Pedersen: İdlib’teki terör gruplarına destek engellenmeli

BM Suriye Temsilcisi Pedersen, İdlib’te yaşananların hem bölge hem de uluslararası güvenliği tehdit ettiğini söyledi. Pedersen, “İdlib’teki terör gruplarına desteğin sağlanmaması için denetim daha güçlü yapılmalı” dedi.

Birleşmiş Milletler Güvenlik Konseyi (BMGK), İdlib’te yaşananları görüşmek üzere acil gündemle toplandı. Video konferansla BMGK’ye bir brifing veren BM Suriye Özel Temsilcisi Geir Pedersen, İdlib’te yaşananlara dikkat çekerek, İdlib’te yaşanan sorunların çözülmesi için Suriye’nin egemenliğinin esas alınması şartıyla acilen uluslararası iş birliğinin sağlanması gerektiği çağrısında bulundu.

‘İNSANİ KRİZ YAŞANIYOR’

İki taraflı saldırılardan kaynaklı İdlib’te insani bir felaketin yaşandığını belirten Pedersen, “Son iki ayda yüzlerce sivil hayatını kaybederken, göç nedeniyle nüfusu 3 milyonu bulan İdlib’ten son dönemde 500 bin sivil yerini terk etmek zorunda kaldı” ifadelerini kullandı.

‘ÇATIŞMALAR DERİNLEŞECEK’

Pedersen, “Terör örgütü Hayat Tahrir El-Şam (HTŞ) ve bölgedeki silahlı muhalif gruplar, Halep çevresindeki sivil yerleşim alanlarına ve yönelik ağır saldırılar gerçekleştirdi. Yine Rus askeri tesislerine saldırı gerçekleştirildi. 3 Şubat’ta Suriye hükümet güçleri Saraqip yakınlarındaki Türk gözlem karakolunu vurdu. Türk yetkililere göre 7 Türk askeri öldürüldü. Daha sonrasında ise Türk güçlerinin birçok noktaya saldırı düzenlediğine yönelik raporlara ulaştık” dedi.

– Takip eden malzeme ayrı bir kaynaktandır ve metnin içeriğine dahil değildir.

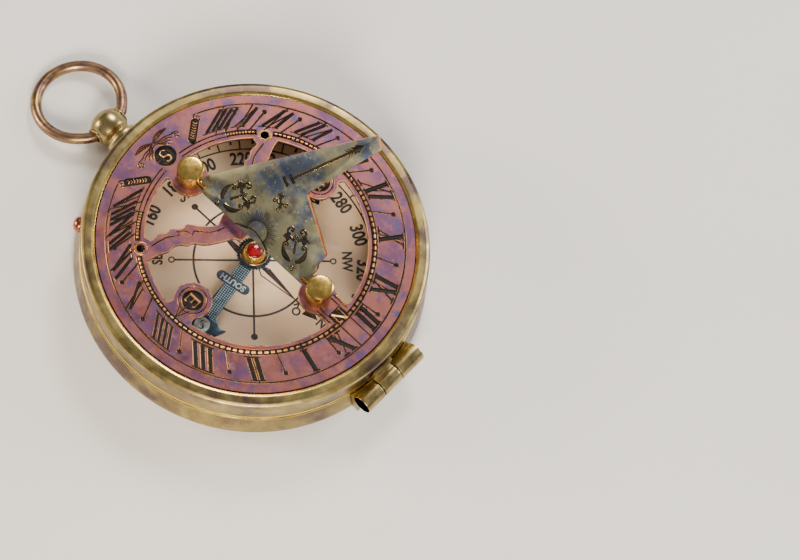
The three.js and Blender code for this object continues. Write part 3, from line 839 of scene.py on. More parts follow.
def hour_ray(hour, r, aside=0.0):
    """Where the hour's line, moved aside, crosses radius r. Millimetres; noon is hour 0, east is positive."""
    foot = bpy.context.scene.sundial_sizes.style_foot / MM
    a = radians(15 * hour)
    start = (aside * cos(a), -foot - aside * sin(a))
    along = start[0] * sin(a) + start[1] * cos(a)
    t = -along + sqrt(along * along - (start[0] ** 2 + start[1] ** 2 - r * r))
    return (start[0] + t * sin(a), start[1] + t * cos(a))


def numeral(text, hour, shift=0.0):
    """Strokes of a Roman numeral read from outside the dial; far from noon it is narrow and leans north."""
    far = abs(hour) > 3
    pitch, wide = (1.16, 2.2) if far else (1.55, 2.9)
    heavy, light = (0.6, 0.22) if far else (0.95, 0.3)
    shift += (0.5 if hour > 0 else -0.5) * far
    lean = tan(radians(max(0.0, 3.6 * (abs(hour) - 2.5)))) * (1 if hour > 0 else -1)
    sizes = bpy.context.scene.sundial_sizes
    inner, outer = sizes.hour_inner / MM + 0.35 * far, sizes.hour_outer / MM - 0.2 * far
    widths = [pitch if letter == "I" else wide for letter in text]
    reach = sum(widths) / 2
    strokes = []

    def point(across, share):
        leaning = lean * (share - 0.5) * (outer - inner)
        return hour_ray(hour, inner + (outer - inner) * share, -(across + shift + leaning))

    def foot_line(across, share, half=0.5 * pitch):
        strokes.append(line([point(across - half, share), point(across + half, share)],
                            0.18 if far else 0.28))

    start = -reach
    for letter, width in zip(text, widths):
        centre = start + width / 2
        start += width
        left, right = centre - width / 2 + 0.4, centre + width / 2 - 0.4
        if letter == "I":
            strokes.append(line([point(centre, 0.02), point(centre, 0.98)], heavy))
            foot_line(centre, 0.0)
            foot_line(centre, 1.0)
        elif letter == "V":
            strokes.append(line([point(left, 0.0), point(centre, 0.98)], heavy))
            strokes.append(line([point(right, 0.0), point(centre + 0.1, 0.98)], light))
            foot_line(left, 0.0)
            foot_line(right, 0.0)
        else:
            strokes.append(line([point(left, 0.0), point(right, 1.0)], heavy))
            strokes.append(line([point(right, 0.0), point(left, 1.0)], light))
            for across in (left, right):
                foot_line(across, 0.0)
                foot_line(across, 1.0)
    return strokes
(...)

12 Ocak’ta İdlib konusunda bir antlaşma yapan Rus ve Türk yetkililerin son dönemdeki açıklamalarının aslında aralarında derin düşünce farklılıkları olduğunu ortaya koyduğunu söyleyen Pedersen, “Öyle gözüküyor ki, yapılan ateşkes çağrılarına rağmen İdlib’teki şiddet gün geçtikçe daha da tırmanacak” dedi.

‘İDLİB TERÖR GRUPLARININ MERKEZİ HALİNE GELDİ’

İdlib’in Güvenlik Konseyi tarafından kabul edilen HTŞ ve birçok yabancı savaşçının merkezi haline geldiğinin de altını çizen Pedersen, “Bu grupların İdlib’teki varlık etkileri kabul edilemeyecek düzeyde. Bu terör varlıkları hem İdlib’teki sivil nüfus hem Suriye hem de bölgesel ve uluslararası güvenlik için büyük bir tehlikedir” diye kaydetti.

‘TÜRKİYE -SURİYE SAVAŞI OLASILIĞI VAR’

Askeri yaklaşımların bölgedeki sorunu kalıcı olarak çözmeyeceğini ifade eden Pedersen, Türkiye ve Suriye arasında bir savaşın olabileceğini söyledi. Pedersen, “Türkiye sınırında yaşanan bu çatışmalar, siviller için ağır sonuçlar doğuracağı kadar buradaki yabancı terörist savaşçıların dağılması ve devamında yeni tehditler doğurması riski taşıyacaktır” dedi.

‘TERÖRİST GRUPLARA DESTEK SAĞLANMASI ENGELLENMELİ’

Suriye’nin egemenliğine saygı duyulacak cevrede kurulacak uluslararası bir iş birliği ile İdlib’te yaşananlara çözüm bulunabileceğini belirten Pedersen, yapılması gerekenleri ise şu şekilde sıraladı: “Sürekli bir ateşkes sağlanarak, sivil nüfusun acil ihtiyaçları karşılanmalı. Bölgedeki yabancı terörist savaşçılar meselesi tam olarak ele alınmalı. İdlib’teki uluslararası yasaklı terörist gruplara destek sağlanmasının daha da kısıtlanması gerekmektedir.”